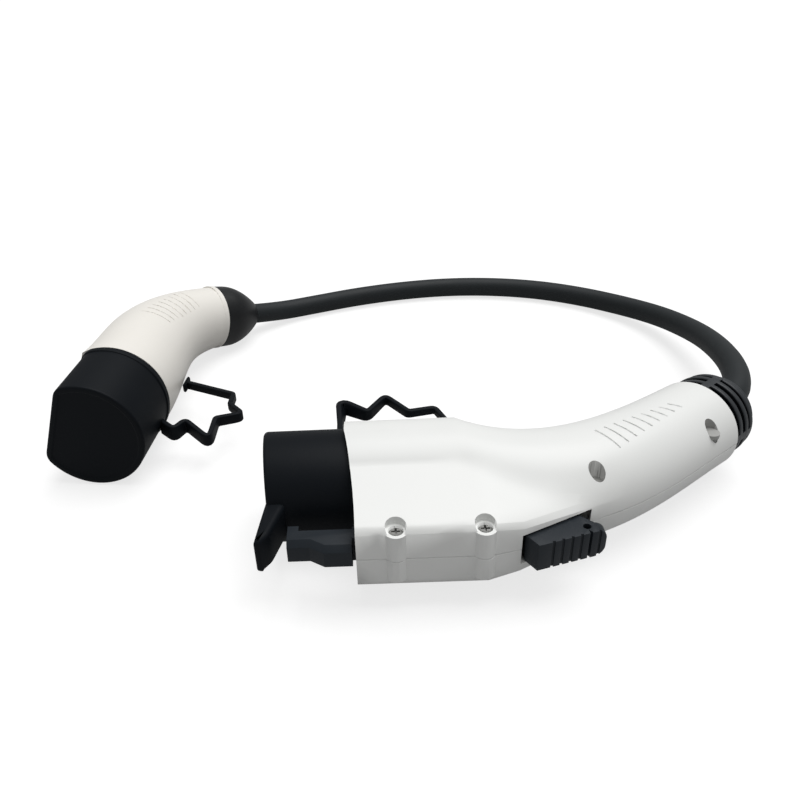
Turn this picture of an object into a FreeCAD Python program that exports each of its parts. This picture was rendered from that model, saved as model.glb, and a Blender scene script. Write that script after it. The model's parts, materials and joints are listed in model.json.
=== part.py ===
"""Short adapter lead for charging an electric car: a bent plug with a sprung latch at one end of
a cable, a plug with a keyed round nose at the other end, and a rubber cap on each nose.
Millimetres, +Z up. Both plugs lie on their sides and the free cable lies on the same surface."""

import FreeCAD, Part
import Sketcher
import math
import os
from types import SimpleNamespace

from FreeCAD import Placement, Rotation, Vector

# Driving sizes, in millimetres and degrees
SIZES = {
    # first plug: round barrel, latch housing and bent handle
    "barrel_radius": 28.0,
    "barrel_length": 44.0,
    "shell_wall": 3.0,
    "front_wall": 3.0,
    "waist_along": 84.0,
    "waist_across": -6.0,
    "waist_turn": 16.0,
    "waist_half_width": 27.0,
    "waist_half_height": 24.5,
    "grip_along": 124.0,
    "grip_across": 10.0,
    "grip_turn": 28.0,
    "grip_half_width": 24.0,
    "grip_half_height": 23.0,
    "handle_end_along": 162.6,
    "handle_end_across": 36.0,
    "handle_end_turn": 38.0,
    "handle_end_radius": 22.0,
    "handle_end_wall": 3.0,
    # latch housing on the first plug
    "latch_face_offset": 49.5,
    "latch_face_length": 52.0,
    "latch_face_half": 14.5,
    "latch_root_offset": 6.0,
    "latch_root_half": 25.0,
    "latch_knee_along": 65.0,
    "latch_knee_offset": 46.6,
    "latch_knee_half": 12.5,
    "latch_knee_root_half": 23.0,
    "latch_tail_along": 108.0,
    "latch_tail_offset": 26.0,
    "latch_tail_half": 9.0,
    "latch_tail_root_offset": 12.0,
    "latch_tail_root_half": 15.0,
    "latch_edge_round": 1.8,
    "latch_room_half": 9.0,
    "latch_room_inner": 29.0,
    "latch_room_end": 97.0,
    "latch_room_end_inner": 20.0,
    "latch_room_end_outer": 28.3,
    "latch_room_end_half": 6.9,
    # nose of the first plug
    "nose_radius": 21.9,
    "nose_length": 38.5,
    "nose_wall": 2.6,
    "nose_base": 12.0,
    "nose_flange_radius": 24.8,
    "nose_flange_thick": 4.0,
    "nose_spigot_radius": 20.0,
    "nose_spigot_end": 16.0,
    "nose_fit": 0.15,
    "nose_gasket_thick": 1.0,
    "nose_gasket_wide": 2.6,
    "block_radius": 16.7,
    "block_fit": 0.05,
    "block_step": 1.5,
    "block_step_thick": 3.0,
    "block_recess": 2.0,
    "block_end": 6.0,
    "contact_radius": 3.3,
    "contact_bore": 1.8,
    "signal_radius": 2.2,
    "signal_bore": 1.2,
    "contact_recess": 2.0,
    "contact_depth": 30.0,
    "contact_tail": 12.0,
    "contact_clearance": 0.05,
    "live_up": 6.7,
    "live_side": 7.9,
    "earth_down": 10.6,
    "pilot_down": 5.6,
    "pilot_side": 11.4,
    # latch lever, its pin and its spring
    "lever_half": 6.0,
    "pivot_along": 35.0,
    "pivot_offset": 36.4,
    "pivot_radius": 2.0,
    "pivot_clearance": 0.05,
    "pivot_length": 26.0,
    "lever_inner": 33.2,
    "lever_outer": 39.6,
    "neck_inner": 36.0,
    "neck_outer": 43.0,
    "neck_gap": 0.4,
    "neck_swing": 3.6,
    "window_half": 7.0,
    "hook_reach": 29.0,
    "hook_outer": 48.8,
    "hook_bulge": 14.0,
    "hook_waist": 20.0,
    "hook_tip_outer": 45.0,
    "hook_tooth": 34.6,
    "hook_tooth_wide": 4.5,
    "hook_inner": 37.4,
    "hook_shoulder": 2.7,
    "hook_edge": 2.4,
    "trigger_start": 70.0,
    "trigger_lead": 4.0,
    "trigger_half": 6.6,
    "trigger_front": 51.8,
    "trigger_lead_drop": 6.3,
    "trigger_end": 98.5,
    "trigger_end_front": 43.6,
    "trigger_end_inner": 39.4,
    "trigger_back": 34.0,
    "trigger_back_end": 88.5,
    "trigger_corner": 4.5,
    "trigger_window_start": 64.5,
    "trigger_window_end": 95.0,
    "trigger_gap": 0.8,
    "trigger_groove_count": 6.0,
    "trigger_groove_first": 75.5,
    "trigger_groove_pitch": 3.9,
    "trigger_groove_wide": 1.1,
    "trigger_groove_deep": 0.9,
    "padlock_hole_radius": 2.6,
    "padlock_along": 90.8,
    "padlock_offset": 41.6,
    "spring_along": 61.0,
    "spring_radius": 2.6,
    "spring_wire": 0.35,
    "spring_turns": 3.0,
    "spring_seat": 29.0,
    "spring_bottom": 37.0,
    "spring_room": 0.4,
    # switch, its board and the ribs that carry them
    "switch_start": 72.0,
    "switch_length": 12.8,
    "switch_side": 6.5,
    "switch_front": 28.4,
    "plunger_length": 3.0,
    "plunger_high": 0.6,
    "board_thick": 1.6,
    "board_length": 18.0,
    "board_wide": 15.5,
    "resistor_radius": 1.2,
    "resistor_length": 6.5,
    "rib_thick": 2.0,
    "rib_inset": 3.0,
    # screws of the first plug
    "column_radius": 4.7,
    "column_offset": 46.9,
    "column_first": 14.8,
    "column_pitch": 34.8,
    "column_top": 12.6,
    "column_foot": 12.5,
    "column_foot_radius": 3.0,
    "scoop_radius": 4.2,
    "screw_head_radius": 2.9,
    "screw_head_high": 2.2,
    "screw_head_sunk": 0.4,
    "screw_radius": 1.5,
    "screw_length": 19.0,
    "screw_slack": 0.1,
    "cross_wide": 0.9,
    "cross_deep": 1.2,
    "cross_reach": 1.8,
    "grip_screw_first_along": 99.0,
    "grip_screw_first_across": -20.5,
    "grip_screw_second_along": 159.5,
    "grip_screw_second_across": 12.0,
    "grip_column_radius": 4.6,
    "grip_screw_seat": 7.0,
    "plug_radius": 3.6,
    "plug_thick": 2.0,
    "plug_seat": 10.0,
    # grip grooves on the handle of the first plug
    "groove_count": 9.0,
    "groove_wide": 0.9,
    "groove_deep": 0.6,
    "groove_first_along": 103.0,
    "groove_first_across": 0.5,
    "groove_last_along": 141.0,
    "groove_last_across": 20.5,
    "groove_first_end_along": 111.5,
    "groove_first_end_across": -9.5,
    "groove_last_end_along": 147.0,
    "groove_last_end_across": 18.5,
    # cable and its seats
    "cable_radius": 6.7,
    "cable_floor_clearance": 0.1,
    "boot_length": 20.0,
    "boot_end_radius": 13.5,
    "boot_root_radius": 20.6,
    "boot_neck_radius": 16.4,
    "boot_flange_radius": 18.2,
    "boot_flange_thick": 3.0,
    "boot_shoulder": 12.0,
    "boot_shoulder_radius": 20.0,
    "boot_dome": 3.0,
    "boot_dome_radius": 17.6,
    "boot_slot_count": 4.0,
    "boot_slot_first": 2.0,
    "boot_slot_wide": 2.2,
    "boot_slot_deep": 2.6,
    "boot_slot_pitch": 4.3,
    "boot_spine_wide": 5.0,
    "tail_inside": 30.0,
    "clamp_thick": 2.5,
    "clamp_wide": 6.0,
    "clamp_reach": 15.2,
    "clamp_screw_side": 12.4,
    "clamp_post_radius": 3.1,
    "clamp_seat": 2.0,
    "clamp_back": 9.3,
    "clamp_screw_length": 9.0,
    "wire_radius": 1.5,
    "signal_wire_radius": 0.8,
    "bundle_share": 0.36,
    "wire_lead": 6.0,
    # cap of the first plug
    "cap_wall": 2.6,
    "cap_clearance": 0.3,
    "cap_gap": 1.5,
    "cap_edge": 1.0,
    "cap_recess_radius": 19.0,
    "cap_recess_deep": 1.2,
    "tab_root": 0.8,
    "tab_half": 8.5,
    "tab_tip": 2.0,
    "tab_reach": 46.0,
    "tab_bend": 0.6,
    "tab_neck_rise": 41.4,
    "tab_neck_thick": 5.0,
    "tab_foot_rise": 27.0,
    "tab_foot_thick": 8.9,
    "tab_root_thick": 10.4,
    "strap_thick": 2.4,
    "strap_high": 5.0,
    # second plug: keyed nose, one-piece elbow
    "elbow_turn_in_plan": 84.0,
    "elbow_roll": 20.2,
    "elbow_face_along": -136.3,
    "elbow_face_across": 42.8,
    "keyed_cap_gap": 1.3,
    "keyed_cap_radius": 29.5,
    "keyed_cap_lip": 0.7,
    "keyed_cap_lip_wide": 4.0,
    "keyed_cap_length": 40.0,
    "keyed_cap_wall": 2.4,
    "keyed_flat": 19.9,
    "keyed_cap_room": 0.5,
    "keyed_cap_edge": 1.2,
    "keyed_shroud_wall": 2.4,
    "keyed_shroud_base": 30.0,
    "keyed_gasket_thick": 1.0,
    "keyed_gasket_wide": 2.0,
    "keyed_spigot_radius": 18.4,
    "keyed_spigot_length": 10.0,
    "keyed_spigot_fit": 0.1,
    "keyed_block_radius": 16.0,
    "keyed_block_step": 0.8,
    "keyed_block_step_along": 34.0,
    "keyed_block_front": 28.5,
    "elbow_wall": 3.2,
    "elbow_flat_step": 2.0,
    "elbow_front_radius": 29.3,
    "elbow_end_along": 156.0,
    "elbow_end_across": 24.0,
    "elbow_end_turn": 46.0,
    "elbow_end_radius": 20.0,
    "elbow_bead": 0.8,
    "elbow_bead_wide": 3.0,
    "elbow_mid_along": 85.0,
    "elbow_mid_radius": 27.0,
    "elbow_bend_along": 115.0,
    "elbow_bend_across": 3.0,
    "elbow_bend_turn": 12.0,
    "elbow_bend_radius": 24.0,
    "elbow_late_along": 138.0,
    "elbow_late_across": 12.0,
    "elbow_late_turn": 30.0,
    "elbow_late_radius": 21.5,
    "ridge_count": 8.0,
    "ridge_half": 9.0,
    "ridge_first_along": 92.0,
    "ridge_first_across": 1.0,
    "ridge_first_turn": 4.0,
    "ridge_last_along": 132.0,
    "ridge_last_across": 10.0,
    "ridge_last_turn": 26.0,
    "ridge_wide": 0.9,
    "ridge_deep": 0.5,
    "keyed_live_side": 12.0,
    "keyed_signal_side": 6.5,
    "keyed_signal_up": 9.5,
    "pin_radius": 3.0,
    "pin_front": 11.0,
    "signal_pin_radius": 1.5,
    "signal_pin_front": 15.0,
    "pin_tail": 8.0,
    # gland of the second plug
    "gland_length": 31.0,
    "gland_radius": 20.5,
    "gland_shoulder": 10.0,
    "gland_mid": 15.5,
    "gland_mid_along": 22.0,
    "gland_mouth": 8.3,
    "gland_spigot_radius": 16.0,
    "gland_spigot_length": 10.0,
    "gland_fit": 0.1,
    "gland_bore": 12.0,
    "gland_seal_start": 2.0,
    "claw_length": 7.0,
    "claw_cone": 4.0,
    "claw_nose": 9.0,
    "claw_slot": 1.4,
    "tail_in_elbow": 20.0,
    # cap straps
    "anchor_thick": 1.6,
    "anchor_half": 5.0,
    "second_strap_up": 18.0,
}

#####

→ SHORT EXERCISE:
Extract, from the listing above, every line where the string "FreeCAD" occurs.

→ RESPONSE:
Turn this picture of an object into a FreeCAD Python program that exports each of its parts. This picture was rendered from that model, saved as model.glb, and a Blender scene script. Write that script after it. The model's parts, materials and joints are listed in model.json.
import FreeCAD, Part
from FreeCAD import Placement, Rotation, Vector